Bradley’s Latest (and Greatest) Hits

Students record music in Hilltop Studios' spacious performance area. (Photo by Duane Zehr)

Additional images

Matt Hawkins
January 4, 2016

After several years of dreams and plans, budding Bradley musicians have long-awaited space to develop and share their creative talents through Hilltop Studios. The student-run production company enables students to take their music from the dorm room to the world with help from students interested in music production.

Hilltop Studios, which opened at Homecoming 2015, is the dream of music business majors Scott Dean ’16, of Fruitland, Iowa, and Amy Thomason ’14. They wanted to shine a light on Bradley students’ talents and create more opportunities to explore the production industry.

“In the lives of young recording artists, there is nothing more exciting than jamming for a while and getting music down,” Dean said. “There is a lot of talent on campus we want to showcase, and we now have a convenient place to piece that material together.”

The studio is outfitted to meet a wide range of needs. Beyond music, it can accommodate live theater and sound effect production for students involved in Bradley’s interactive media program. Organizers hope the studio eventually hosts a recording arts class that currently meets off campus.

Dean’s vision brought a friend, music business major Kelsie Chapman ’19 of Letts, Iowa, to the Hilltop for college. She said Hilltop Studios was the only student-run production venture she found during her college search.

“I didn’t expect to see this at Bradley, but it’s good we can do something like this that can make a big impact on campus,” she said.

Hilltop Studios is organized to maximize opportunities for student engagement as all students interested in production or recording may participate.

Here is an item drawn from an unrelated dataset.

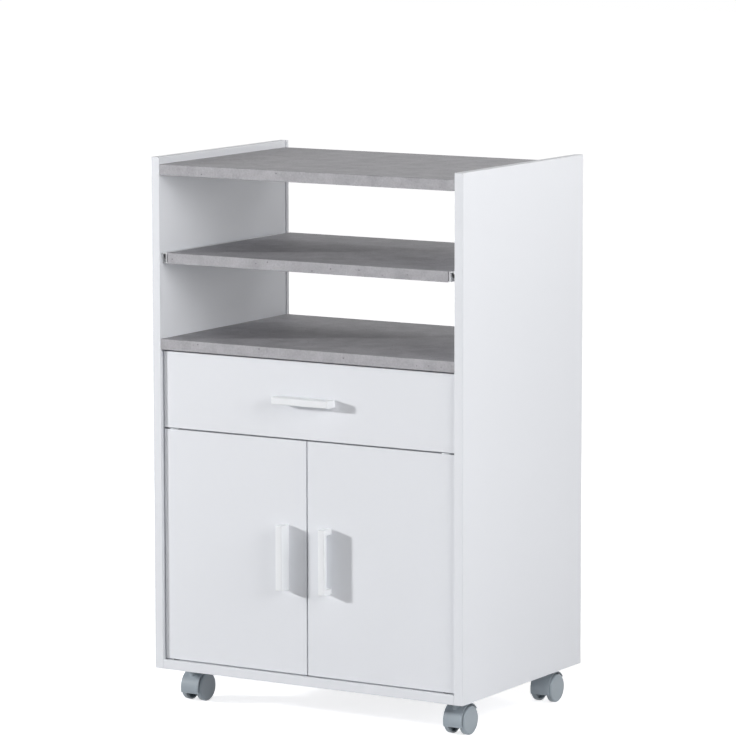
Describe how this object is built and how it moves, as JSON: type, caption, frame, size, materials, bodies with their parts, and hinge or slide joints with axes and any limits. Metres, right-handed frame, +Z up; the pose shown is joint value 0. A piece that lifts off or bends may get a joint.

As a result, it’s a creative outlet for hidden talent and a new learning opportunity for those interested in the recording industry.

“I’m learning what it takes to be in the industry and I’ll have four years of experience when I graduate,” Chapman said. “I’ll know what I’m doing when it’s time to get a job.”

Beyond these new opportunities, the studio space offers an added value: relaxed creative space. Students meet weekly to brainstorm projects, experiment with instrumentation and try lyrics or harmonics with a group of peers.

“This is the perfect place to hear pieces and connect on a different level,” said Hilltop Studios co-founder Charlie Jacobs ‘16, of LaGrange, Illinois. “It’s easier to share music in this setting because we don’t feel the pressure of performing like we would if faculty offices were next door.”